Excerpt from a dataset
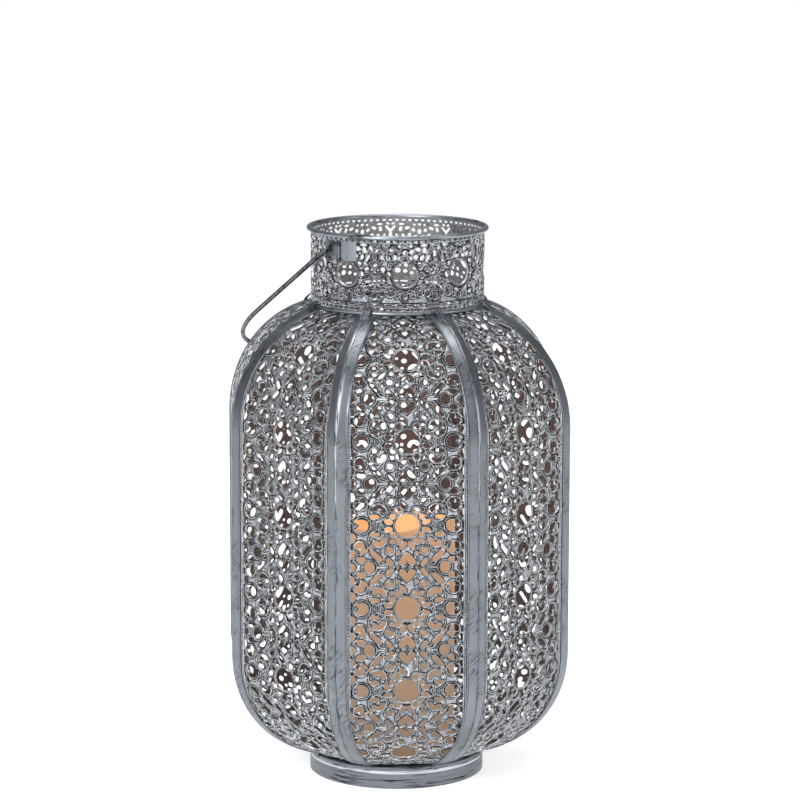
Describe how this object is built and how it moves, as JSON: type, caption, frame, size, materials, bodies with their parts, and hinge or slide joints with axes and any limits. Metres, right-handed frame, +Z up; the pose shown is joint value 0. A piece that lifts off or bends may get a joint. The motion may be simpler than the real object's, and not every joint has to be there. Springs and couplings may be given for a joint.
{
  "type": "moroccan metal lantern",
  "caption": "Barrel-shaped Moroccan lantern of pierced metal panels and V-section ribs, with an open pierced neck, a swinging wire bail and a battery pillar candle inside.",
  "frame": {"origin": "on the lantern's axis, at the underside of the base", "axes": "+Z up the lantern's axis, -Y out through the middle of the front panel, +X to the right seen from the front"},
  "size_m": [0.2428, 0.2455, 0.4027],
  "materials": {
    "pierced_sheet": "antique silver, dark patina in the recesses",
    "plain_sheet": "antique silver, brushed, worn dark along the edges",
    "wire": "antique silver, satin",
    "wax": "soft wax, glowing from inside",
    "core_plastic": "moulded",
    "switch_plastic": "moulded",
    "contact_metal": "plated",
    "cell_sleeve": "printed sleeve, no lettering",
    "board": "coated circuit board",
    "lamp_lens": "clear amber lens"
  },
  "bodies": {
    "lantern": {"base_ring": "plain_sheet", "base_plate": "plain_sheet", "foot_collar": "plain_sheet", "filigree_panel_1": "pierced_sheet", "filigree_panel_2": "pierced_sheet", "filigree_panel_3": "pierced_sheet", "filigree_panel_4": "pierced_sheet", "filigree_panel_5": "pierced_sheet", "filigree_panel_6": "pierced_sheet", "filigree_panel_7": "pierced_sheet", "filigree_panel_8": "pierced_sheet", "rib_1": "plain_sheet", "rib_2": "plain_sheet", "rib_3": "plain_sheet", "rib_4": "plain_sheet", "rib_5": "plain_sheet", "rib_6": "plain_sheet", "rib_7": "plain_sheet", "rib_8": "plain_sheet", "neck_collar": "plain_sheet", "shoulder_ring": "plain_sheet", "neck_band": "pierced_sheet", "rim_bead": "plain_sheet", "neck_seam_patch": "plain_sheet", "bail_bracket_near": "plain_sheet", "bail_bracket_far": "plain_sheet", "bracket_rivets": "plain_sheet"},
    "bail": {"bail": "wire"},
    "candle": {"candle_shell": "wax", "candle_core": "core_plastic", "battery_cells": "cell_sleeve", "cell_contacts": "contact_metal", "led_board": "board", "led_lamp": "lamp_lens"},
    "candle_switch": {"candle_switch": "switch_plastic"},
    "battery_cover": {"battery_cover": "core_plastic", "cover_contact": "contact_metal"}
  },
  "joints": [
    {"name": "bail_swing", "type": "hinge", "parent": "lantern", "child": "bail", "pos_m": [0, 0, 0.39], "axis": [0.7934, 0.6088, 0], "range_deg": [0, 248]},
    {"name": "candle_lift", "type": "slide", "parent": "lantern", "child": "candle", "axis": [0, 0, 1], "range_m": [0, 0.42]},
    {"name": "switch_slide", "type": "slide", "parent": "candle", "child": "candle_switch", "axis": [1, 0, 0], "range_m": [0, 0.0035]},
    {"name": "cover_turn", "type": "hinge", "parent": "candle", "child": "battery_cover", "pos_m": [0.0025, -0.0002, 0.003], "axis": [0, 0, 1], "range_deg": [0, 25]}
  ]
}
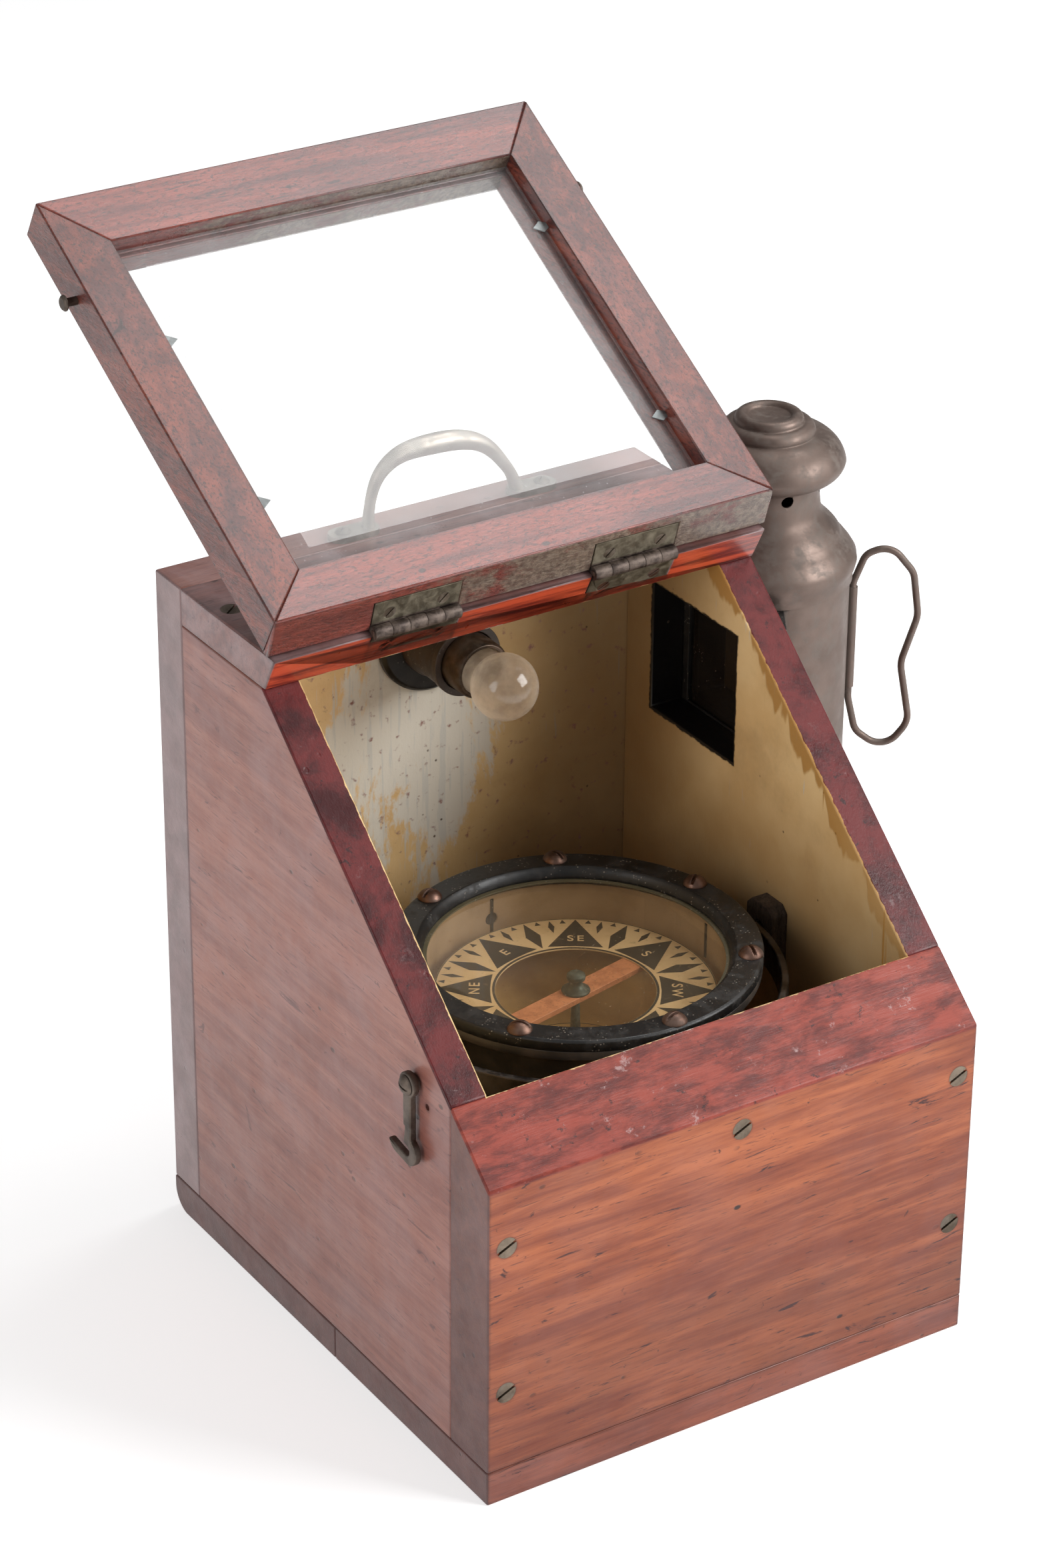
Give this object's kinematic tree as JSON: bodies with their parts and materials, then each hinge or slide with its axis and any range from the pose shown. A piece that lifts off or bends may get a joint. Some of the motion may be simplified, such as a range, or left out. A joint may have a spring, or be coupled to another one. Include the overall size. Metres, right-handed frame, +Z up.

## REQUIRED TASK
Above are the records; copy all of them exactly.

## OUTPUT FOR THIS TASK
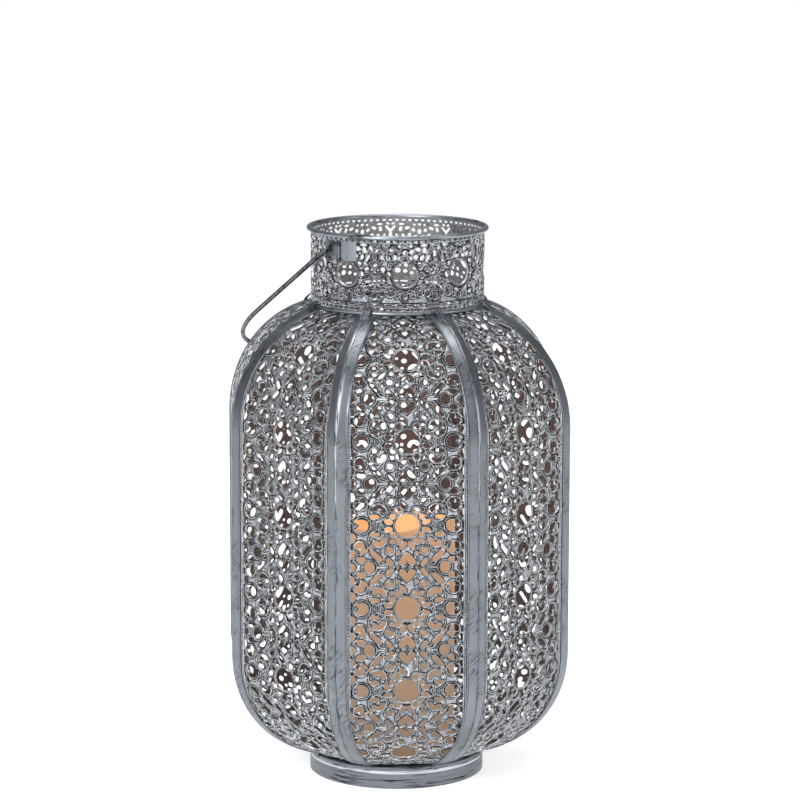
Describe how this object is built and how it moves, as JSON: type, caption, frame, size, materials, bodies with their parts, and hinge or slide joints with axes and any limits. Metres, right-handed frame, +Z up; the pose shown is joint value 0. A piece that lifts off or bends may get a joint. The motion may be simpler than the real object's, and not every joint has to be there. Springs and couplings may be given for a joint.
{
  "type": "moroccan metal lantern",
  "caption": "Barrel-shaped Moroccan lantern of pierced metal panels and V-section ribs, with an open pierced neck, a swinging wire bail and a battery pillar candle inside.",
  "frame": {"origin": "on the lantern's axis, at the underside of the base", "axes": "+Z up the lantern's axis, -Y out through the middle of the front panel, +X to the right seen from the front"},
  "size_m": [0.2428, 0.2455, 0.4027],
  "materials": {
    "pierced_sheet": "antique silver, dark patina in the recesses",
    "plain_sheet": "antique silver, brushed, worn dark along the edges",
    "wire": "antique silver, satin",
    "wax": "soft wax, glowing from inside",
    "core_plastic": "moulded",
    "switch_plastic": "moulded",
    "contact_metal": "plated",
    "cell_sleeve": "printed sleeve, no lettering",
    "board": "coated circuit board",
    "lamp_lens": "clear amber lens"
  },
  "bodies": {
    "lantern": {"base_ring": "plain_sheet", "base_plate": "plain_sheet", "foot_collar": "plain_sheet", "filigree_panel_1": "pierced_sheet", "filigree_panel_2": "pierced_sheet", "filigree_panel_3": "pierced_sheet", "filigree_panel_4": "pierced_sheet", "filigree_panel_5": "pierced_sheet", "filigree_panel_6": "pierced_sheet", "filigree_panel_7": "pierced_sheet", "filigree_panel_8": "pierced_sheet", "rib_1": "plain_sheet", "rib_2": "plain_sheet", "rib_3": "plain_sheet", "rib_4": "plain_sheet", "rib_5": "plain_sheet", "rib_6": "plain_sheet", "rib_7": "plain_sheet", "rib_8": "plain_sheet", "neck_collar": "plain_sheet", "shoulder_ring": "plain_sheet", "neck_band": "pierced_sheet", "rim_bead": "plain_sheet", "neck_seam_patch": "plain_sheet", "bail_bracket_near": "plain_sheet", "bail_bracket_far": "plain_sheet", "bracket_rivets": "plain_sheet"},
    "bail": {"bail": "wire"},
    "candle": {"candle_shell": "wax", "candle_core": "core_plastic", "battery_cells": "cell_sleeve", "cell_contacts": "contact_metal", "led_board": "board", "led_lamp": "lamp_lens"},
    "candle_switch": {"candle_switch": "switch_plastic"},
    "battery_cover": {"battery_cover": "core_plastic", "cover_contact": "contact_metal"}
  },
  "joints": [
    {"name": "bail_swing", "type": "hinge", "parent": "lantern", "child": "bail", "pos_m": [0, 0, 0.39], "axis": [0.7934, 0.6088, 0], "range_deg": [0, 248]},
    {"name": "candle_lift", "type": "slide", "parent": "lantern", "child": "candle", "axis": [0, 0, 1], "range_m": [0, 0.42]},
    {"name": "switch_slide", "type": "slide", "parent": "candle", "child": "candle_switch", "axis": [1, 0, 0], "range_m": [0, 0.0035]},
    {"name": "cover_turn", "type": "hinge", "parent": "candle", "child": "battery_cover", "pos_m": [0.0025, -0.0002, 0.003], "axis": [0, 0, 1], "range_deg": [0, 25]}
  ]
}
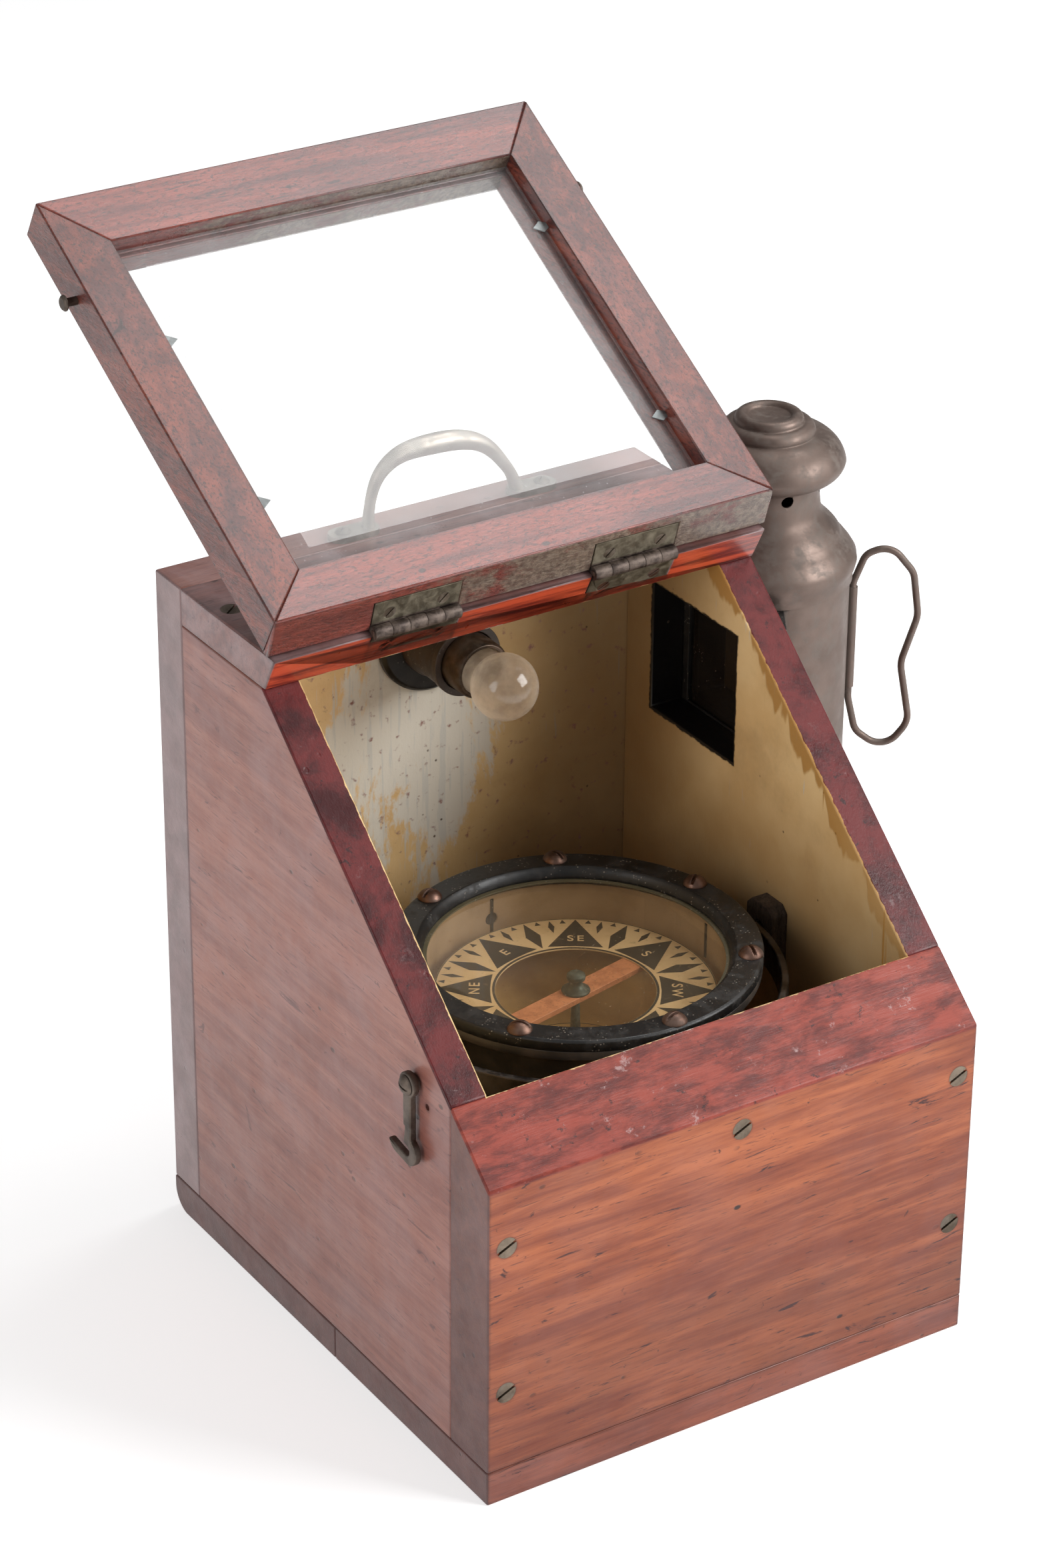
Give this object's kinematic tree as JSON: bodies with their parts and materials, then each hinge or slide with its axis and any range from the pose shown. A piece that lifts off or bends may get a joint. Some of the motion may be simplified, such as a range, or left out. A joint may have a spring, or be coupled to another one. Include the overall size. Metres, right-handed frame, +Z up.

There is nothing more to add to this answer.